After the tour was over, we thanked Ouma and headed back to Mweya. As we had a couple of hours to spare and we hadn’t had lunch, we walked down to Tembo and bought a plate of chips to eat while we watched the animals in the Kazinga Channel below.

Tomorrow is our final day at Kafuro where we hope to have the cob oven finished as well as hand out letters and take class photos. We might also get a chance to see how the Kafuro bees are doing. From there we will move on to Katunguru Primary School for a visit before heading back to Mweya to pack. Although our trip isn’t over the Mweya leg is close to completion.

 

Uganda 2016 Day Nine – A successful meeting

Today was the first joint teachers and Community Conservation Rangers meeting at Hippo House. The main aim as far as I was concerned was to give the opportunity for teachers and rangers to find areas of commonality and plan assemblies, lessons or activities together so that they could work similarly to how Liss has worked with Steve Peach in the past and Joe Williams now.  It was my job to chair the meeting and facilitate the activities. Sixx CCRs plus the Community Warden, Olivia Birra, showed up along with seven teachers.
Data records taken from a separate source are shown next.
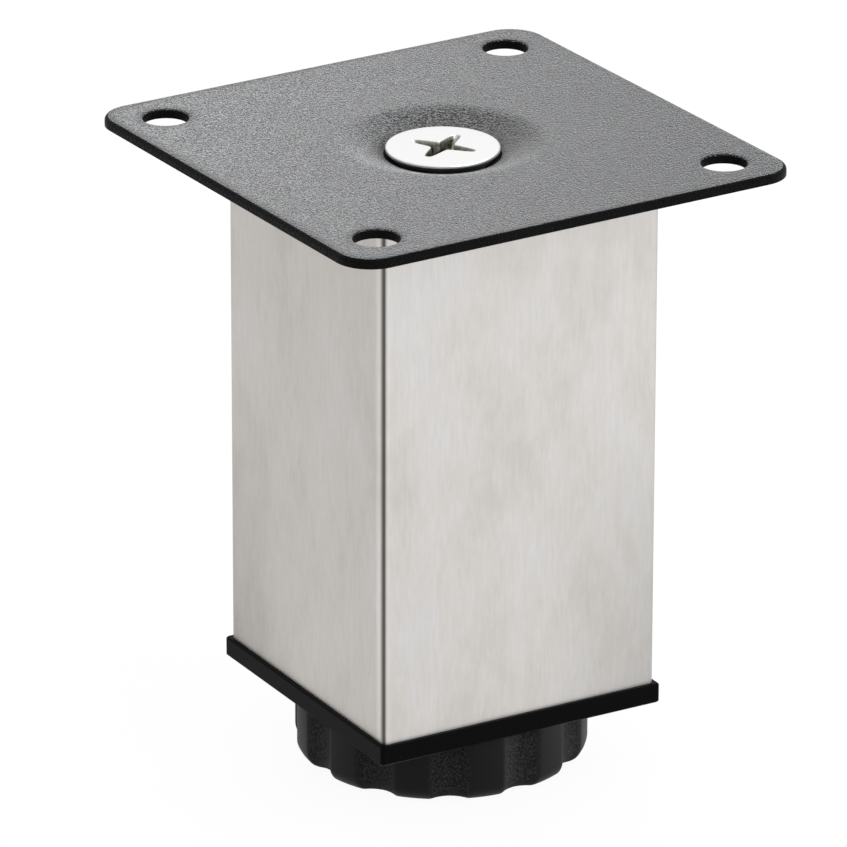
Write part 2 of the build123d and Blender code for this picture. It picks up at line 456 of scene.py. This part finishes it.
# Radius and height at every angle, from pairs of the two, each for one row or for several
def spreadRows(pairs, angle):
    spread = [np.broadcast_arrays(radius, height, angle[None, :]) for radius, height in pairs]
    radii, heights, _ = zip(*spread)
    return np.concatenate(radii), np.concatenate(heights)


def turnedRows(pairs, angle):
    return turnedGrid(*spreadRows(pairs, angle), angle)


# Top plate: a pressed sheet with rolled edges, soft hole rims and the dish for the screw
plateShape = {
    "thickness": 1.5 * mm,
    "cornerRadius": 6.0 * mm,
    "edgeRound": 0.7 * mm,
    "holeInset": 8.75 * mm,
    "holeRadius": 3.65 * mm,
    "holeRound": 0.5 * mm,
    "dishOuter": 17.3 * mm,
    "dishSlope": 20.0,  # degrees
    "dishBend": 8.0 * mm,
    "boreRadius": 5.5 * mm,
    "lipRadius": 9.4 * mm,
    "lipRound": 0.5 * mm,
    "countersinkDepth": 2.94 * mm,  # from the bottom of the dish down to the bore's edge
    # Painted shade: the paint turns dull black on these shares of the roundings and in the
    # countersink, and darkens towards them over the fade
    "darkEdge": 0.9,  # share of the edge's rounding that is fully dark
    "darkRim": 0.3,  # share of the hole rim's rounding that is fully dark
    "edgeFade": 1.6 * mm,  # over which the paint darkens towards an edge
    "sharpAngle": 38,  # degrees
    "sideSteps": 48,
    "cornerSteps": 24,
    "edgePoints": 8,
    "rimPoints": 6,
    "lipPoints": 6,
    "conePoints": 6,
    "bendPoints": 9,
    "dishBlend": 3,  # rows between the dish and its cell's border
    "holeBlend": 5,
}


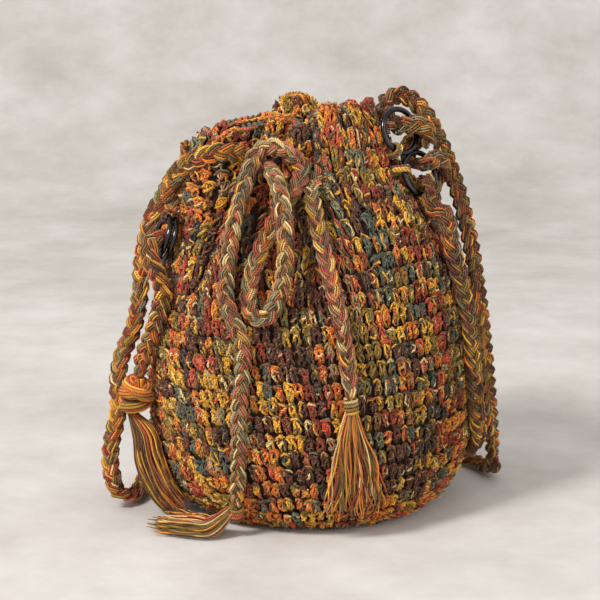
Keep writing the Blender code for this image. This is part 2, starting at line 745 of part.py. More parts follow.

We were extremely fortunate that Charles Etoru, who co-founded the Twinning Project with Steve Peach, was in the area and had agreed to give a speech. He was inspirational and (better still) ended up staying the whole morning so he could work with the groups. We discussed friendship, communication, blogging, planning activities together and came up with a list of agreed actions which should allow everyone to move forward together. The Twinning Project also gave each school an amount of money to help them communicate through email and blogging with the incentive of more money being released if the Ugandan schools reached a target number of emails or blog posts by the end of October.

The meeting finished at 16.30 and we went to the safari hostel over the road for a couple of drinks to celebrate before going down to dinner at Tembo. Tomorrow we are visiting Kyambura Gorge and we have to be up at 05.30. As much as I’m looking forward to chimp tracking another early start is not high on my list of priorities.